Secondly, he wanted to get married to Gwen Darien, an editor, who has been his companion for the last few months. Singh, divorced from his Paris-based wife, has a 16-year-old daughter.

And then there were two projects that have been nearly completed: a book with dozens of pictures about the Ambassador car, and scores of self-portraits, made with the help of a camera held at a distance. He was also going to teach a multicultural course at Columbia University.

"He was most suited to teach the course," said his friend Roma, a professor and director of photography at the university.

"With Raghubir there was never such a thing as the past or the present," adds Roma. "He had a number of projects going in his head all the time."

Roma said the self-portrait project was something Singh had never done. "There are just a few pictures of him -- in India and a few other countries. But this time he was serious about the project, and he was getting the pictures taken in America. Perhaps it was a way of saying he was ready to settle down here."
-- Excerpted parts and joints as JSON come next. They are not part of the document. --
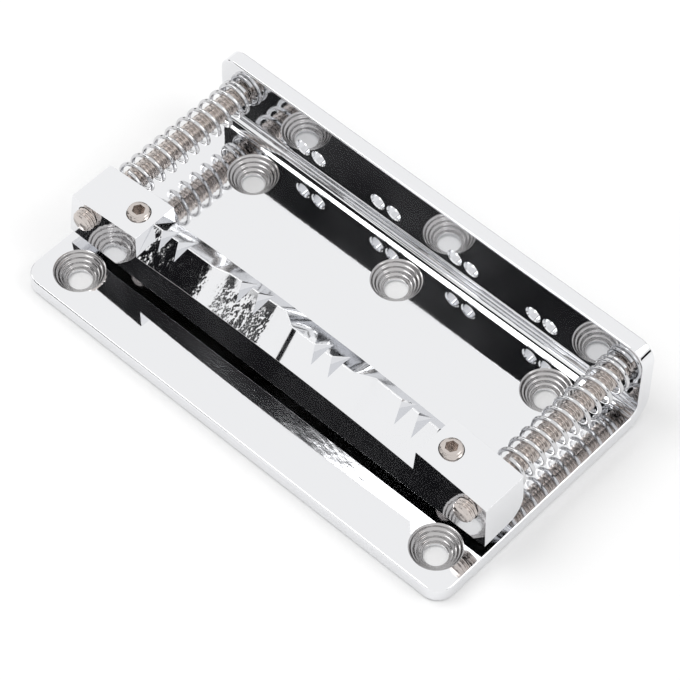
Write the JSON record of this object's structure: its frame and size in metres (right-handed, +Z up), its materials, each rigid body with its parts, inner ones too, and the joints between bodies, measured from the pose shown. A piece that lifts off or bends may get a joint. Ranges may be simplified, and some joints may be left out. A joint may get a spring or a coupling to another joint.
{
  "type": "mandolin bridge",
  "caption": "Adjustable metal mandolin bridge with a bent base plate, arched saddle bar, sprung intonation screws and height screws",
  "frame": {"origin": "middle of the base plate's underside", "axes": "+X along the saddle to the right of the front, +Y to the upright wall that anchors the strings, +Z up to the strings"},
  "size_m": [0.07, 0.0403, 0.0134],
  "materials": {
    "plate_chrome": "mirror chrome plate on bent sheet",
    "saddle_chrome": "chrome plate on a casting with a slightly rippled front face",
    "nickel": "satin nickel plated steel",
    "spring_steel": "bright drawn spring wire"
  },
  "bodies": {
    "base": {"base_plate": "plate_chrome"},
    "rocker": {"spring_left": "spring_steel", "spring_right": "spring_steel"},
    "saddle": {"saddle_bar": "saddle_chrome"},
    "screw_left": {"intonation_screw_left": "nickel"},
    "screw_right": {"intonation_screw_right": "nickel"},
    "foot_left": {"height_screw_left": "nickel"},
    "foot_right": {"height_screw_right": "nickel"}
  },
  "joints": [
    {"name": "string_height", "type": "hinge", "parent": "base", "child": "rocker", "pos_m": [0, 0.01805, 0.0084], "axis": [-1, 0, 0], "range_deg": [-2.4, 3.5]},
    {"name": "saddle_travel", "type": "slide", "parent": "rocker", "child": "saddle", "axis": [0, 1, 0], "range_m": [-0.0015, 0.005], "deforming": ["spring_left", "spring_right"]},
    {"name": "intonation_left", "type": "hinge", "parent": "rocker", "child": "screw_left", "pos_m": [-0.0315, 0.01945, 0.0084], "axis": [0, -1, 0], "range_deg": [-1260, 3780]},
    {"name": "intonation_right", "type": "hinge", "parent": "rocker", "child": "screw_right", "pos_m": [0.0315, 0.01945, 0.0084], "axis": [0, -1, 0], "range_deg": [-1260, 3780]},
    {"name": "foot_left_travel", "type": "slide", "parent": "saddle", "child": "foot_left", "axis": [0, 0, 1], "range_m": [-0.0015, 0.0011]},
    {"name": "foot_right_travel", "type": "slide", "parent": "saddle", "child": "foot_right", "axis": [0, 0, 1], "range_m": [-0.0015, 0.0011]}
  ],
  "couplings": [
    {"joint": "intonation_left", "follows": "saddle_travel", "rad_per_m": 12566},
    {"joint": "intonation_right", "follows": "saddle_travel", "rad_per_m": 12566},
    {"joint": "foot_left_travel", "follows": "string_height", "m_per_rad": -0.02345},
    {"joint": "foot_right_travel", "follows": "string_height", "m_per_rad": -0.02345}
  ]
}
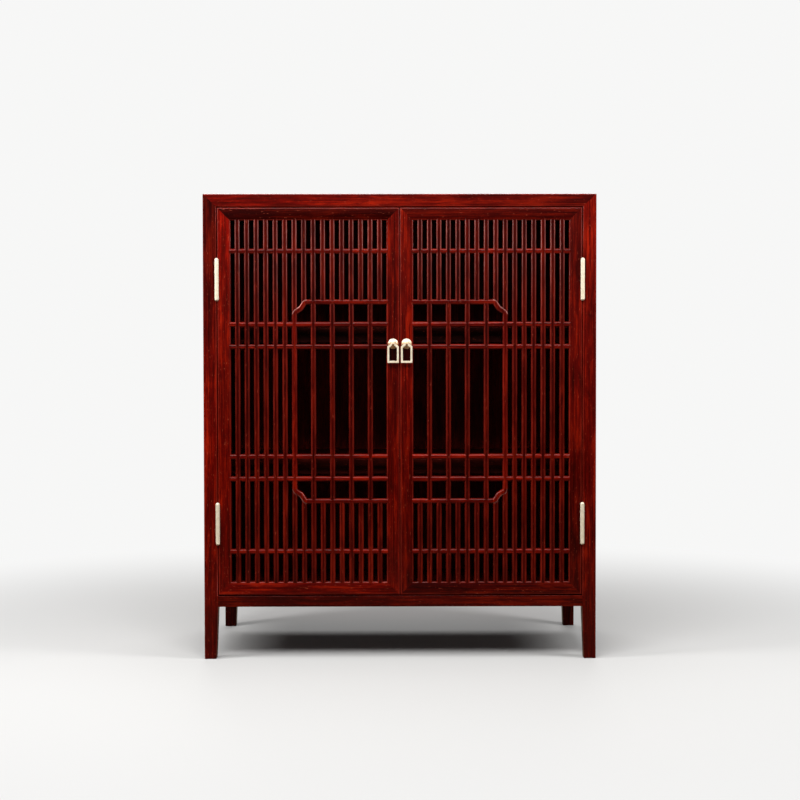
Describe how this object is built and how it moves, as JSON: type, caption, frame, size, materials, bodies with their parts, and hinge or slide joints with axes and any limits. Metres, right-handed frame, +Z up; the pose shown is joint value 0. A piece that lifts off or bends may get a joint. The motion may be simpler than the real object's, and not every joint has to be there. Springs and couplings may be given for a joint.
{
  "type": "two-door lattice sideboard",
  "caption": "Hardwood sideboard on tapered legs with inset lattice doors, barrel hinges and hanging ring pulls, with shelves behind the doors.",
  "frame": {"origin": "middle of the base of the bounding box, on the floor between the feet", "axes": "+Z up, the doors face -Y, +X to the right when one faces the doors"},
  "size_m": [0.8, 0.412, 0.948],
  "materials": {
    "lacquered_wood": "glossy red-brown lacquer over straight grain",
    "panel_wood": "satin red-brown lacquer over plain-sawn boards",
    "white_metal": "polished white brass"
  },
  "bodies": {
    "case": {"front_left_post": "lacquered_wood", "front_right_post": "lacquered_wood", "rear_left_post": "lacquered_wood", "rear_right_post": "lacquered_wood", "top_front_rail": "lacquered_wood", "top_rear_rail": "lacquered_wood", "top_left_rail": "lacquered_wood", "top_right_rail": "lacquered_wood", "top_panel": "panel_wood", "top_battens": "lacquered_wood", "bottom_front_rail": "lacquered_wood", "bottom_rear_rail": "lacquered_wood", "bottom_left_rail": "lacquered_wood", "bottom_right_rail": "lacquered_wood", "bottom_panel": "panel_wood", "bottom_battens": "lacquered_wood", "left_side_panel": "panel_wood", "right_side_panel": "panel_wood", "left_shelf_bearers": "lacquered_wood", "right_shelf_bearers": "lacquered_wood", "back_muntin": "lacquered_wood", "back_left_panel": "panel_wood", "back_right_panel": "panel_wood", "upper_shelf_rails": "lacquered_wood", "upper_shelf_cross_rails": "lacquered_wood", "upper_shelf_panel": "panel_wood", "lower_shelf_rails": "lacquered_wood", "lower_shelf_cross_rails": "lacquered_wood", "lower_shelf_panel": "panel_wood", "case_hinge_leaves": "white_metal", "hinge_pins": "white_metal", "case_hinge_screws": "white_metal"},
    "left_door": {"left_hinge_stile": "lacquered_wood", "left_meeting_stile": "lacquered_wood", "left_top_rail": "lacquered_wood", "left_bottom_rail": "lacquered_wood", "left_long_bars": "lacquered_wood", "left_short_bars": "lacquered_wood", "left_window_bars": "lacquered_wood", "left_cross_bars": "lacquered_wood", "left_window_frame": "lacquered_wood", "left_window_corners": "lacquered_wood", "left_hinge_leaves": "white_metal", "left_hinge_screws": "white_metal", "left_pull_boss": "white_metal"},
    "left_pull": {"left_pull_ring": "white_metal"},
    "right_door": {"right_hinge_stile": "lacquered_wood", "right_meeting_stile": "lacquered_wood", "right_top_rail": "lacquered_wood", "right_bottom_rail": "lacquered_wood", "right_long_bars": "lacquered_wood", "right_short_bars": "lacquered_wood", "right_window_bars": "lacquered_wood", "right_cross_bars": "lacquered_wood", "right_window_frame": "lacquered_wood", "right_window_corners": "lacquered_wood", "right_hinge_leaves": "white_metal", "right_hinge_screws": "white_metal", "right_pull_boss": "white_metal"},
    "right_pull": {"right_pull_ring": "white_metal"}
  },
  "joints": [
    {"name": "left_door_swing", "type": "hinge", "parent": "case", "child": "left_door", "pos_m": [-0.3714, -0.19845, 0.52575], "axis": [0, 0, -1], "range_deg": [0, 170]},
    {"name": "right_door_swing", "type": "hinge", "parent": "case", "child": "right_door", "pos_m": [0.3714, -0.19845, 0.52575], "axis": [0, 0, 1], "range_deg": [0, 170]},
    {"name": "left_pull_swing", "type": "hinge", "parent": "left_door", "child": "left_pull", "pos_m": [-0.01375, -0.20245, 0.64375], "axis": [-1, 0, 0], "range_deg": [-6, 160]},
    {"name": "right_pull_swing", "type": "hinge", "parent": "right_door", "child": "right_pull", "pos_m": [0.01375, -0.20245, 0.64375], "axis": [-1, 0, 0], "range_deg": [-6, 160]}
  ]
}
Roma, Roy and many of Singh's friends talked eloquently how he had refused to compromise his vision, and how he had brought India to the attention of the world.

Many of his admirers used to tell him he should not confine himself to India. But now, two decades later, they realise they were wrong, says Roy, a New York-based film curator.
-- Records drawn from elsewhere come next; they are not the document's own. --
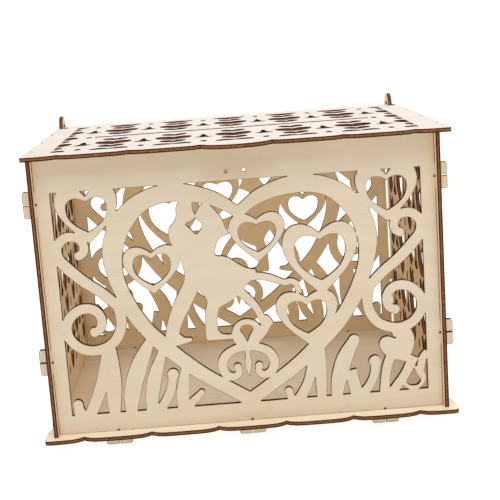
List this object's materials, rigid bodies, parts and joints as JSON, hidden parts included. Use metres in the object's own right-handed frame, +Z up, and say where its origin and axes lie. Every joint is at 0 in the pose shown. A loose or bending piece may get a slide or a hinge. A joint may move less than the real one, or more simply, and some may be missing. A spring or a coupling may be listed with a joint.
{
  "type": "wedding card box",
  "caption": "Openwork plywood card box with tabbed walls, a scalloped base and a slotted lid that turns on pins between rear ears.",
  "frame": {"origin": "under the middle of the closed box's outline, on the plane of the tab ends that the box stands on; the lid overhangs the front, so the base board's centre lies 7.75 mm behind it", "axes": "+Z up, +X to the right when facing the front wall, -Y towards the front"},
  "size_m": [0.3, 0.2566, 0.2246],
  "materials": {
    "base_panel": "matte raw plywood",
    "front_panel": "matte raw plywood",
    "back_panel": "matte raw plywood",
    "left_side_panel": "matte raw plywood",
    "right_side_panel": "matte raw plywood",
    "lid_panel": "matte raw plywood"
  },
  "bodies": {
    "box": {"base_panel": "base_panel", "front_panel": "front_panel", "back_panel": "back_panel", "left_side_panel": "left_side_panel", "right_side_panel": "right_side_panel"},
    "lid": {"lid_panel": "lid_panel"}
  },
  "joints": [
    {"name": "lid_hinge", "type": "hinge", "parent": "box", "child": "lid", "pos_m": [0, 0.10525, 0.2135], "axis": [-1, 0, 0], "range_deg": [0, 180]}
  ]
}
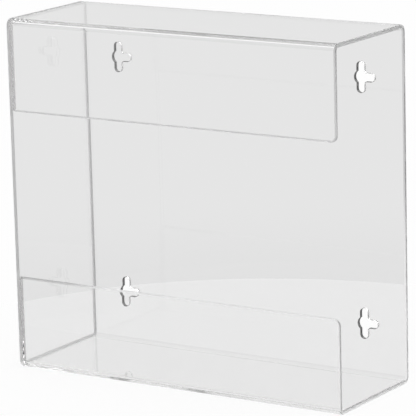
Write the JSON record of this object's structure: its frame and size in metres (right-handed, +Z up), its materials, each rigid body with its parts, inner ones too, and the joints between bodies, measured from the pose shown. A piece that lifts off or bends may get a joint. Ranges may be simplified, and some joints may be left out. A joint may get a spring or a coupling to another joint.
{
  "type": "disposable glove dispenser",
  "caption": "Clear acrylic wall or bench holder for glove boxes: a folded sheet with a front window, one closed end, one open end for loading, and keyholes in its back.",
  "frame": {"origin": "centre of the base, on the surface it stands on", "axes": "+X along the width, towards the open end; +Y towards the wall; +Z up"},
  "size_m": [0.267, 0.0944, 0.253],
  "materials": {
    "clear_sheet": "clear cast acrylic sheet, polished faces and polished edges"
  },
  "bodies": {
    "root": {"folded_shell": "clear_sheet", "end_panel": "clear_sheet"}
  },
  "joints": []
}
Singh was not just a wonderful photographer, the text accompanying his pictures were written with insight and grace and made marvellous reading, Roy adds. India was always a metaphor for Singh, Roy continues; it was a country of tradition, also a country that produced a great amount of computer technology -- and he sought to present the metaphor through his photographs.

He was a man of great perception, Roma says, recalling an incident a few months ago on the New York subway when a young man asked Roma for directions. Roma spent more than 10 minutes with the man.
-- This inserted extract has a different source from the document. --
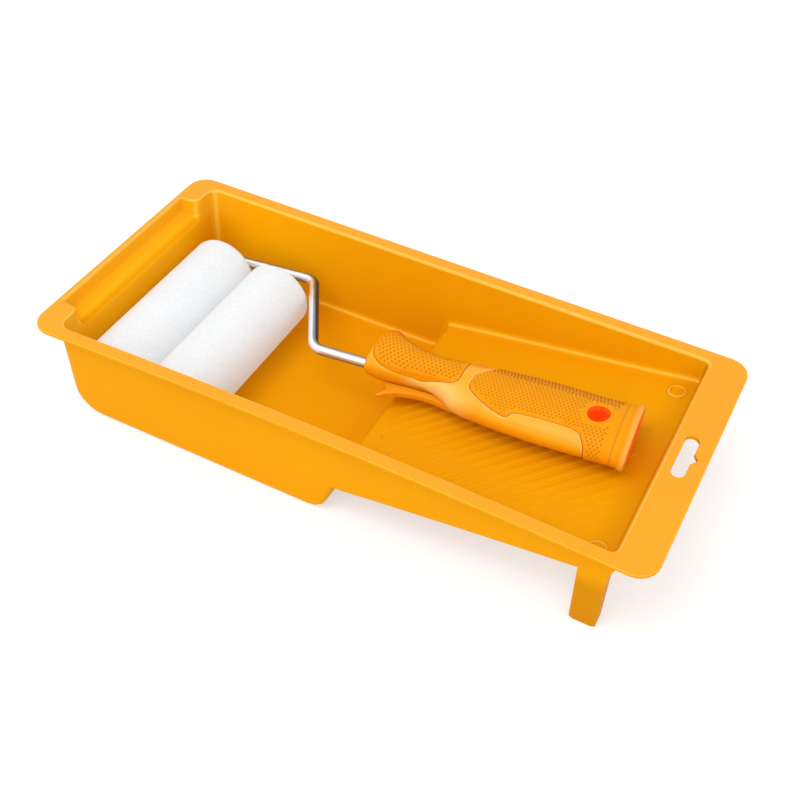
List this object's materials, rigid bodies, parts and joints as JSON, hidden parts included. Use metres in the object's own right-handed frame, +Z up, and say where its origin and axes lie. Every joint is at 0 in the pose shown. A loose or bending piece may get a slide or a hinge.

"You have a great ease in speaking with strangers," Singh had told him then, "You should get that into your work more."

"I have been trying to do that since then," Roma said.

A retrospective exhibition of his photographs taken over three decades -- River of Color: The India of Raghubir Singh -- is now on view at the Art Institute of Chicago. Phaidon Press recently published a book with the same title.

Novelist Chitra Banerjee Divakaruni, who got a thank-you note from Singh for her review of River of Color in The Los Angeles Times said he was looking forward to the exhibition of his work in Houston.

"It was going to be a very special event. For here was a man who had made the world understand India better just the way Satyajit Ray did through his films. We were planning a very good reception for him," Divakaruni, who teaches in the Texan city, said.

"Here was a person who was full of life -- and who was looking forward to doing much more. And suddenly it is all over," said photo editor Carole Kismaric, who knew Singh for over five years.

Kismaric, who was planning to go to India for her first visit, said Singh's photographs -- like Ray's films -- presented India's humanity to the world.

"I think the pictures he made of India could have been made only by an Indian," she said. "And yet they connected the East and the West in a peculiar but spontaneous way."

"What he translated for us was not a romantic or exotic or strange India," she continued. "Looking at his pictures you could recognise your own humanity. The people and sights we saw in his photographs united everyone."

Besides the River of Color, also available in America is Singh's The Grand Trunk Road: A Passage Through India from which the accompanying photographs in this tribute are reproduced.

Reviewing River of Color, Andy Grundberg wrote in The New York Times:

'At their best his pictures are filled with narrative incident and visual surprise, in a manner that is based in the decisive-moment approach of Henri Cartier-Bresson but that also is indebted to the more radical framing of Garry Winogrand. Of all of Singh's books to date, this is the most essential and stirring.'

A funeral service for Singh was held on Thursday. A memorial service and prayers by a Hindu priest at the Crestwood Memorial Chapel, 33 Spring, between Mulberry and Mott Street in Manhattan, New York, began on Thursday noon.